Sins of Omission: AHIP Critics Are Just as Guilty

When the lobby from the health-insurance industry—America's Health Insurance Plans (AHIP)—released a study early this week contending that the Senate Finance Committee's health-care legislation would increase private insurance premiums beyond current law, supporters of health-care "reform" were quick to denounce the report as biased. Among the instant critics were nine prominent health-care experts, including Henry Aaron of the Brookings Institution and David Cutler of Harvard, who called the report "flawed" and "not credible." It then scolded the insurers: "Important issues are at stake in health reform ... But responsible participants in [the] debate should avoid selective use of evidence and try to preserve analytic balance."

But were the "experts" guilty of the same sin? Well, yes.

One of the advertised virtues of the Baucus plan—named after Senate Finance chairman Max Baucus—is that it pays for itself and wouldn't increase the federal budget deficit. But that claim is suspect because it depends on huge Medicare savings from fee cuts to doctors, hospitals, and other medical providers. In the past, Congress has prevented such cuts from going into effect. Counting those savings, the Congressional Budget Office figures the bill would reduce the deficit $81 billion over the first 10 years. "But Congress is sure to override the cuts in later years," argues health expert Joseph Antos of the American Enterprise Institute. If it does, the Baucus bill could add $376 billion to the deficit in the first decade and "as much as $2 trillion" in the second, Antos says. Before joining AEI, Antos was CBO's assistant director for health and human resources.
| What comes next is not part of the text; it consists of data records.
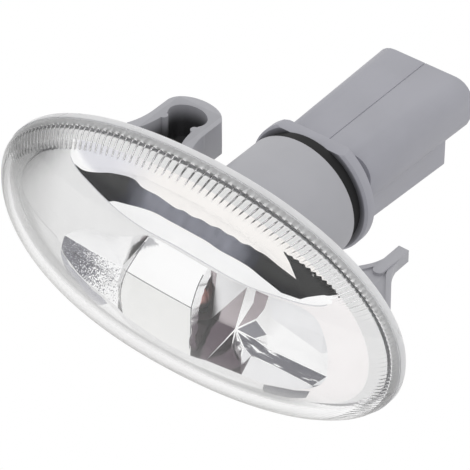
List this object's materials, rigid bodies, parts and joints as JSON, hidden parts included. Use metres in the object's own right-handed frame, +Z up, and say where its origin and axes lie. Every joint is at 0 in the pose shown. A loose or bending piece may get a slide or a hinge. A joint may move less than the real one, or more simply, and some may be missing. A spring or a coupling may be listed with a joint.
{
  "type": "side repeater lamp",
  "caption": "Clear oval side repeater lamp for a car wing, with reflector, spring clip, hook, twist-in bulb holder and connector.",
  "frame": {"origin": "centre of the lens rim's back face, which seats on the car's panel", "axes": "+X along the long axis towards the hook, +Y through the panel towards the connector, +Z up; the lens faces -Y"},
  "size_m": [0.09, 0.0799, 0.0486],
  "materials": {
    "lens": "clear, polished",
    "reflector": "vacuum-metallised, mirror bright",
    "housing": "moulded, satin",
    "holder": "moulded, satin",
    "seal": "matt",
    "bulb": "amber, clear",
    "leads": "bare wire",
    "contacts": "stamped strip"
  },
  "bodies": {
    "lamp": {"lens": "lens", "reflector": "reflector", "housing": "housing"},
    "holder": {"bulb_holder": "holder", "holder_seal": "seal", "bulb": "bulb", "bulb_leads": "leads", "contact_left": "contacts", "contact_right": "contacts"}
  },
  "joints": [
    {"name": "holder_twist", "type": "hinge", "parent": "lamp", "child": "holder", "pos_m": [0.0026, 0.026, 0], "axis": [0, 1, 0], "range_deg": [0, 45]}
  ]
}
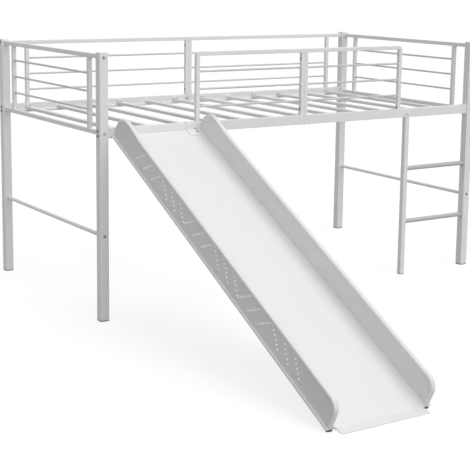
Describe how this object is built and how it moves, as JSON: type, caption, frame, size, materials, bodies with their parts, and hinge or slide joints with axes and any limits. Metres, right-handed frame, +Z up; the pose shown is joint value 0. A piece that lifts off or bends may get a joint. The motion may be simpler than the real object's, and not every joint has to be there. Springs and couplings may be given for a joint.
{
  "type": "loft bed with slide",
  "caption": "Low loft bed of square steel tube with bar guards on all sides, a moulded plastic slide at the left front and a short ladder at the right front.",
  "frame": {"origin": "middle of the part's bounding box, on the floor", "axes": "+X along the bed towards the ladder end, +Y from the slide's lower end to the bed's back, +Z up"},
  "size_m": [1.9828, 2.4762, 1.075],
  "materials": {
    "paint": "satin",
    "rung": "satin",
    "slide": "semi-matt",
    "bolt": "satin",
    "cap": "matt",
    "rubber": "matt"
  },
  "bodies": {
    "root": {"post_front_left": "paint", "post_cap_front_left": "cap", "rail_bolts_front_left": "bolt", "bolt_end_top_front_left": "bolt", "bolt_end_bottom_front_left": "bolt", "bolt_stretcher_front_left": "bolt", "post_front_right": "paint", "post_cap_front_right": "cap", "rail_bolts_front_right": "bolt", "bolt_end_top_front_right": "bolt", "bolt_end_bottom_front_right": "bolt", "bolt_stretcher_front_right": "bolt", "post_back_left": "paint", "post_cap_back_left": "cap", "rail_bolts_back_left": "bolt", "bolt_end_top_back_left": "bolt", "bolt_end_bottom_back_left": "bolt", "bolt_stretcher_back_left": "bolt", "post_back_right": "paint", "post_cap_back_right": "cap", "rail_bolts_back_right": "bolt", "bolt_end_top_back_right": "bolt", "bolt_end_bottom_back_right": "bolt", "bolt_stretcher_back_right": "bolt", "end_frame_left": "paint", "end_stretcher_left": "paint", "front_guard_left": "paint", "back_guard_left": "paint", "bolt_guard_back_left": "bolt", "end_frame_right": "paint", "end_stretcher_right": "paint", "front_guard_right": "paint", "back_guard_right": "paint", "bolt_guard_back_right": "bolt", "front_rail_left": "paint", "front_rail_right": "paint", "back_rail_left": "paint", "back_rail_right": "paint", "slat_01": "paint", "slat_02": "paint", "slat_03": "paint", "slat_04": "paint", "slat_05": "paint", "slat_06": "paint", "slat_07": "paint", "slat_08": "paint", "slat_09": "paint", "slat_10": "paint", "slat_11": "paint", "slat_12": "paint", "ladder_leg": "paint", "ladder_leg_cap": "cap", "ladder_rung_upper": "rung", "ladder_rung_lower": "rung", "slide_chute": "slide", "slide_bracket_right": "paint", "slide_bracket_left": "paint", "slide_foot_right": "rubber", "slide_foot_left": "rubber", "slide_floor_plate": "slide"}
  },
  "joints": []
}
In their statement, the health-care experts critical of the insurance industry don't even mention the possibility that the Baucus bill might increase the deficit. That's not exactly "analytic balance"; it is a "selective use of evidence." The statement was released by the Center for American Progress, a liberal think tank. It asserts that the insurance-industry report, which was done by the consulting firm PricewaterhouseCoopers, ignores provisions in the bill that might control health costs and could protect against premium increases. The report argues that if insurers are required to provide coverage for all comers regardless of "preexisting conditions," then costs and premiums will go up unless there's a strong mandate for healthy people to buy insurance and absorb the higher costs. That point seems incontestable, even if the report's precise estimates of premium increases are debatable.